B.       The undersigned registrant hereby undertakes that, for purposes of
         determining any liability under the Securities Act, each filing of the
         Registrant's annual report pursuant to Section 13(a) or 15(d) of the
         Exchange Act (and, where applicable, each filing of an employee benefit
         plan's annual report pursuant to Section 15(d) of the Exchange Act)
         that is incorporated by reference in the registration statement shall
         be deemed to be a new registration statement relating to the securities
         offered herein, and the offering of such securities at that time shall
         be deemed to be the initial bona fide offering thereof.

C.       Insofar as indemnification for liabilities arising under the Securities
         Act may be permitted to directors, officers and controlling persons of
         the Registrant pursuant to the provisions described in Item 6, or
         otherwise, the Registrant has been advised that in the opinion of the
         Securities and Exchange Commission such indemnification is against
         public policy as expressed in the Securities Act and is, therefore,
         unenforceable.
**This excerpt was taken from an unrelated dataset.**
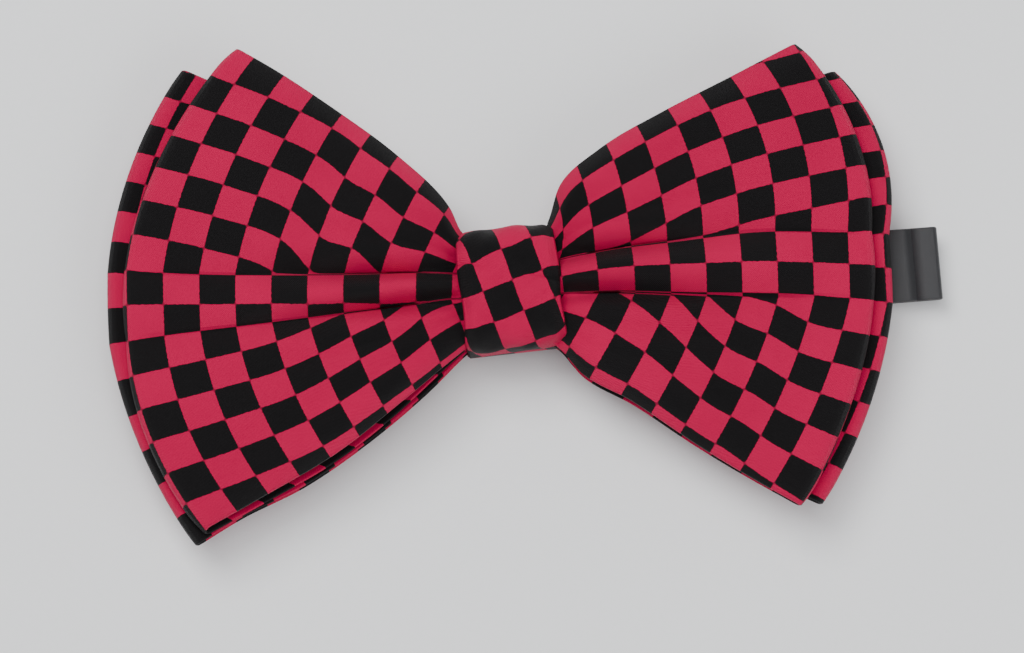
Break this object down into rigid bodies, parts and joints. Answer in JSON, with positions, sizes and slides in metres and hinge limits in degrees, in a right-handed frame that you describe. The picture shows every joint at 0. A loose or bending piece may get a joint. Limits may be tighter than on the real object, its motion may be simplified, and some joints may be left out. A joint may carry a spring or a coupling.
{
  "type": "bow tie",
  "caption": "Pre-tied, banded bow tie in crimson and black check satin: two stacked bows gathered by a wrapped knot, on a folded adjustable neck band with a hook and ring.",
  "frame": {"origin": "middle of the flat back of the knot", "axes": "+X along the bow towards the end where the band's fold peeks out, +Y to the bow's upper edge, +Z out of the front of the bow. It lies on its back on its folded neck band."},
  "size_m": [0.1358, 0.0812, 0.0178],
  "materials": {
    "check_satin": "woven satin with crimson and black squares of about 5.9 mm, soft sheen",
    "interlining": "matte non-woven stiffener",
    "thread": "black polyester sewing thread",
    "band_satin": "plain black satin ribbon",
    "nickel": "polished nickel plate on stamped steel"
  },
  "bodies": {
    "bow": {"front_bow": "check_satin", "front_bow_interlining": "interlining", "back_bow": "check_satin", "back_bow_interlining": "interlining", "knot_wrap": "check_satin", "knot_interlining": "interlining", "gather_thread": "thread", "band_anchor": "band_satin", "anchor_tack_left": "thread", "anchor_tack_right": "thread"},
    "right_strap_inner": {"right_band_inner": "band_satin"},
    "right_strap_middle": {"right_band_middle": "band_satin"},
    "right_strap_outer": {"right_band_outer": "band_satin"},
    "adjuster": {"slide_adjuster": "nickel", "adjuster_bartack": "thread"},
    "hook_end": {"band_return": "band_satin"},
    "hook": {"hook": "nickel"},
    "left_strap": {"left_band": "band_satin", "ring_tab": "band_satin", "ring_bartack": "thread"},
    "ring": {"ring": "nickel"}
  },
  "joints": [
    {"name": "right_root", "type": "hinge", "parent": "bow", "child": "right_strap_inner", "pos_m": [0.00842, 0.00068, 0.0014], "axis": [-0.0802, 0.9968, 0], "range_deg": [0, 90]},
    {"name": "near_fold", "type": "hinge", "parent": "right_strap_inner", "child": "right_strap_middle", "pos_m": [0.06977, 0.00561, -0.00015], "axis": [0.0802, -0.9968, 0], "range_deg": [0, 180]},
    {"name": "far_fold", "type": "hinge", "parent": "right_strap_middle", "child": "right_strap_outer", "pos_m": [-0.05981, -0.00481, -0.00105], "axis": [-0.0802, 0.9968, 0], "range_deg": [0, 180]},
    {"name": "adjuster_slide", "type": "slide", "parent": "right_strap_outer", "child": "adjuster", "axis": [0.9968, 0.0802, 0], "range_m": [0, 0.05]},
    {"name": "hook_end_slide", "type": "slide", "parent": "right_strap_outer", "child": "hook_end", "axis": [0.9968, 0.0802, 0], "range_m": [0, 0.025]},
    {"name": "hook_pivot", "type": "hinge", "parent": "hook_end", "child": "hook", "pos_m": [0.04585, 0.00369, -0.0025], "axis": [-0.0802, 0.9968, 0], "range_deg": [0, 90]},
    {"name": "left_root", "type": "hinge", "parent": "bow", "child": "left_strap", "pos_m": [-0.01085, -0.00087, 0.0014], "axis": [-0.3007, -0.9537, 0], "range_deg": [0, 90]},
    {"name": "ring_pivot", "type": "hinge", "parent": "left_strap", "child": "ring", "pos_m": [-0.04709, 0.01055, 0.0013], "axis": [-0.3007, -0.9537, 0], "range_deg": [0, 90]}
  ],
  "couplings": [
    {"joint": "near_fold", "follows": "right_root", "ratio": 2},
    {"joint": "far_fold", "follows": "right_root", "ratio": 2},
    {"joint": "left_root", "follows": "right_root", "ratio": 1},
    {"joint": "hook_end_slide", "follows": "adjuster_slide", "ratio": 0.5}
  ]
}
In the event that a claim for indemnification against
         such liabilities (other than the payment by the

                                        4


         Registrant of expenses incurred or paid by a director, officer or
         controlling person of the Registrant in the successful defense of any
         action, suit or proceeding) is asserted by such director, officer or
         controlling person in connection with the securities being registered,
         the Registrant will, unless in the opinion of its counsel the matter
         has been settled by controlling precedent, submit to a court of
         appropriate jurisdiction the question whether such indemnification by
         it is against public policy as expressed in the Act and will be
         governed by the final adjudication of such issue.

                                        5


                                   SIGNATURES
                                   ----------

         Pursuant to the requirement of the Securities Act of 1933, as amended,
the Registrant, certifies that it has reasonable grounds to believe that it
meets all the requirements for filing on Form S-8 and has duly caused this
registration statement to be signed on its behalf by the undersigned, thereunto
duly authorized, in Scottsdale, Arizona, on the 8th day of April 2002.

                                       CARING PRODUCTS INTERNATIONAL, INC.



                                       By: /s/ IAN RICE
                                           -----------------------------------
                                           Chairman of the Board,
                                           President, Chief Executive Officer,
                                           Treasurer & Principal Accounting
                                           Officer

         Pursuant to the requirements of the Securities Act of 1933, this
registration statement or Amendments thereto has been signed below by the
following persons in the capacities and on the dates indicated.

Signature                           Title                    Date
- ---------                           -----                    ----

/s/ IAN RICE                        Director                 April 8, 2002
- ------------------------------
Ian Rice


/s/ RAYMOND A. BILLS                Director                 April 8, 2002
- ------------------------------
Raymond A. Bills


/s/ SUSAN SCHRETER                  Director                 April 8, 2002
- ------------------------------
Susan Schreter

                                       6


                                INDEX TO EXHIBITS
                                -----------------


         The following is a complete list of exhibits filed as a part of this
registration statement:


Exhibit No.       Document
- -----------       --------

5.1               Opinion of Brown Rudnick Berlack Israels LLP.

10.1              2001 Employee Stock Compensation Plan

23.1              Consent of Brown Rudnick Berlack Israels LLP (included in
                  Exhibit 5.1).

23.2              Consent of Grant Thornton LLP.